» GOAL: Write out every line of the material exactly as it appears.
-- start of DATA SECTION --
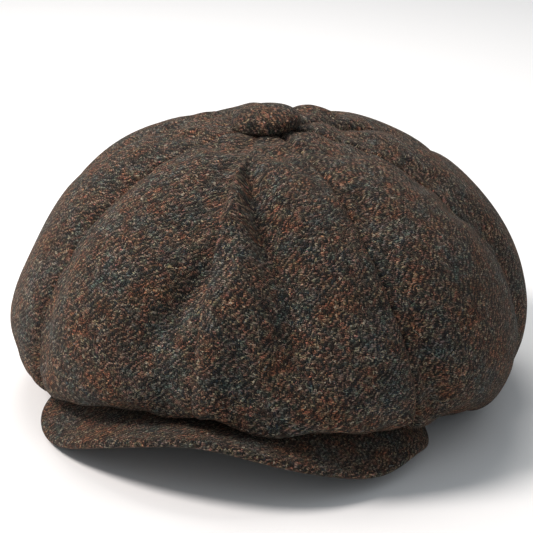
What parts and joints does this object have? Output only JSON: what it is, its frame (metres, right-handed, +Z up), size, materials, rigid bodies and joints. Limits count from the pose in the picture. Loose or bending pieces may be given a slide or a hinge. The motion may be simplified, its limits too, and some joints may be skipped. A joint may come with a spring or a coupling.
{
  "type": "newsboy cap",
  "caption": "Soft panelled tweed cap with a full overhanging crown, a covered top button, a headband and a short stiff curved peak; lined, with a sweatband inside.",
  "frame": {"origin": "on the surface that the cap stands on, under the middle of its overall box", "axes": "+Z up; the peak points along -Y; +X is the wearer's left and the right-hand side seen from the front"},
  "size_m": [0.2773, 0.3081, 0.1527],
  "materials": {
    "crown_tweed": "woollen tweed, matt, flecked brown",
    "band_tweed": "woollen tweed, matt, flecked brown",
    "peak_tweed": "woollen tweed, matt, flecked brown",
    "button_tweed": "woollen tweed drawn over a button, matt",
    "lining_satin": "satin, soft sheen",
    "canvas": "stiff canvas, matt",
    "sweatband_ribbon": "ribbed ribbon, satin sheen",
    "label_cloth": "woven label, blank",
    "peak_board_plastic": "smooth moulded sheet",
    "button_metal": "pressed tinplate",
    "sewing_thread": "waxed sewing thread"
  },
  "bodies": {
    "cap": {"crown_panel_front_right": "crown_tweed", "crown_panel_right_front": "crown_tweed", "crown_panel_right_back": "crown_tweed", "crown_panel_back_right": "crown_tweed", "crown_panel_back_left": "crown_tweed", "crown_panel_left_back": "crown_tweed", "crown_panel_left_front": "crown_tweed", "crown_panel_front_left": "crown_tweed", "lining_panel_front_right": "lining_satin", "lining_panel_right_front": "lining_satin", "lining_panel_right_back": "lining_satin", "lining_panel_back_right": "lining_satin", "lining_panel_back_left": "lining_satin", "lining_panel_left_back": "lining_satin", "lining_panel_left_front": "lining_satin", "lining_panel_front_left": "lining_satin", "headband": "band_tweed", "band_interlining": "canvas", "sweatband": "sweatband_ribbon", "size_label": "label_cloth", "button_cover": "button_tweed", "button_shell": "button_metal", "button_back": "button_metal", "button_shank": "button_metal", "button_thread": "sewing_thread"},
    "peak": {"peak_board": "peak_board_plastic", "peak_top_cover": "peak_tweed", "peak_under_cover": "peak_tweed"}
  },
  "joints": [
    {"name": "peak_flex", "type": "hinge", "parent": "cap", "child": "peak", "pos_m": [0, -0.04325, 0.02111], "axis": [1, 0, 0], "range_deg": [0, 12], "stiffness_Nm_per_rad": 0.5, "springref_deg": -6.88}
  ]
}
-- end of DATA SECTION --
» TASK OUTPUT:
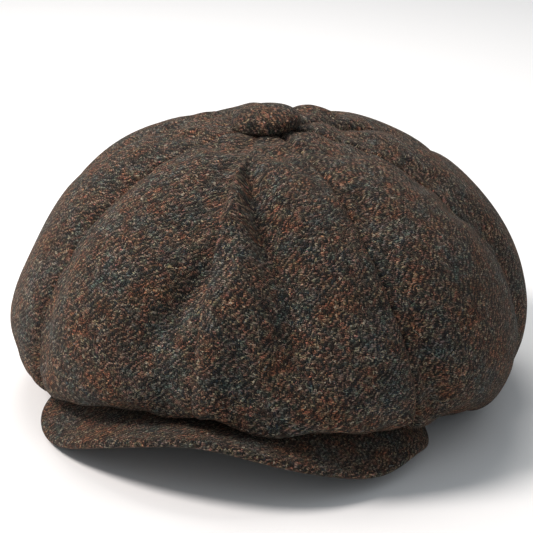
What parts and joints does this object have? Output only JSON: what it is, its frame (metres, right-handed, +Z up), size, materials, rigid bodies and joints. Limits count from the pose in the picture. Loose or bending pieces may be given a slide or a hinge. The motion may be simplified, its limits too, and some joints may be skipped. A joint may come with a spring or a coupling.
{
  "type": "newsboy cap",
  "caption": "Soft panelled tweed cap with a full overhanging crown, a covered top button, a headband and a short stiff curved peak; lined, with a sweatband inside.",
  "frame": {"origin": "on the surface that the cap stands on, under the middle of its overall box", "axes": "+Z up; the peak points along -Y; +X is the wearer's left and the right-hand side seen from the front"},
  "size_m": [0.2773, 0.3081, 0.1527],
  "materials": {
    "crown_tweed": "woollen tweed, matt, flecked brown",
    "band_tweed": "woollen tweed, matt, flecked brown",
    "peak_tweed": "woollen tweed, matt, flecked brown",
    "button_tweed": "woollen tweed drawn over a button, matt",
    "lining_satin": "satin, soft sheen",
    "canvas": "stiff canvas, matt",
    "sweatband_ribbon": "ribbed ribbon, satin sheen",
    "label_cloth": "woven label, blank",
    "peak_board_plastic": "smooth moulded sheet",
    "button_metal": "pressed tinplate",
    "sewing_thread": "waxed sewing thread"
  },
  "bodies": {
    "cap": {"crown_panel_front_right": "crown_tweed", "crown_panel_right_front": "crown_tweed", "crown_panel_right_back": "crown_tweed", "crown_panel_back_right": "crown_tweed", "crown_panel_back_left": "crown_tweed", "crown_panel_left_back": "crown_tweed", "crown_panel_left_front": "crown_tweed", "crown_panel_front_left": "crown_tweed", "lining_panel_front_right": "lining_satin", "lining_panel_right_front": "lining_satin", "lining_panel_right_back": "lining_satin", "lining_panel_back_right": "lining_satin", "lining_panel_back_left": "lining_satin", "lining_panel_left_back": "lining_satin", "lining_panel_left_front": "lining_satin", "lining_panel_front_left": "lining_satin", "headband": "band_tweed", "band_interlining": "canvas", "sweatband": "sweatband_ribbon", "size_label": "label_cloth", "button_cover": "button_tweed", "button_shell": "button_metal", "button_back": "button_metal", "button_shank": "button_metal", "button_thread": "sewing_thread"},
    "peak": {"peak_board": "peak_board_plastic", "peak_top_cover": "peak_tweed", "peak_under_cover": "peak_tweed"}
  },
  "joints": [
    {"name": "peak_flex", "type": "hinge", "parent": "cap", "child": "peak", "pos_m": [0, -0.04325, 0.02111], "axis": [1, 0, 0], "range_deg": [0, 12], "stiffness_Nm_per_rad": 0.5, "springref_deg": -6.88}
  ]
}